The fact that some other courts have taken a more restrictive view of Olguin on different facts does not change our conclusion. In People v. Soto (2016) 245 Cal.App.4th 1219, 1224, a defendant convicted of driving while intoxicated challenged a probation condition requiring that he obtain permission from his probation officer before changing his residence to a different state or county. Applying a Lent analysis, the Soto court decided that the challenged condition was not reasonably related to preventing future criminality. Olguin was distinguished because the condition in that case required notification and not approval. (Id. at p. 1227.)

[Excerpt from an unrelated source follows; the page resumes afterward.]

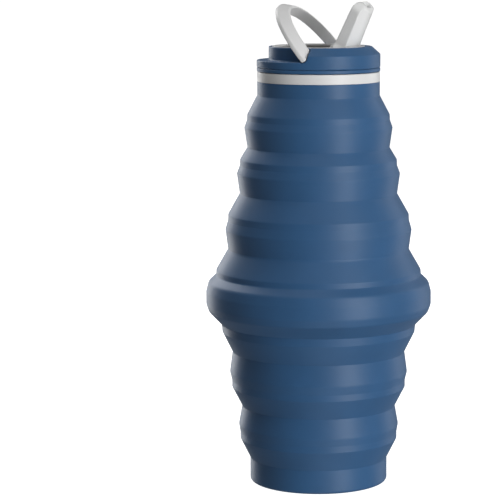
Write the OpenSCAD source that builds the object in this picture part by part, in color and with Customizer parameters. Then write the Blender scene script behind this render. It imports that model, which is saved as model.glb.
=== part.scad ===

As a threshold matter, the level of supervision appropriate for an intoxicated driver—driving with an excessive blood alcohol level was the underlying offense in both Soto and Olguin—is significantly different than what is required for someone like Howard convicted of burglary and theft. Moreover, the distinction between notification and after-the-fact approval is entirely procedural. Were the probation officer to disapprove his choice of a residence, Howard would have the choice of relocating or bringing the issue to the attention of the sentencing court if he believed approval was being unreasonably withheld. Were the condition phrased as a notification requirement, the only functional difference would be placing the burden on the probation department to bring the matter to the court's attention if it believed the location was not conducive to Howard's rehabilitation. In our view, the substantive validity of a probation condition under the Lent/Olguin analysis should not turn on where we place the burden of seeking court intervention.
DISPOSITION
The judgment is affirmed.
DATO, J. WE CONCUR: McCONNELL, P. J. IRION, J.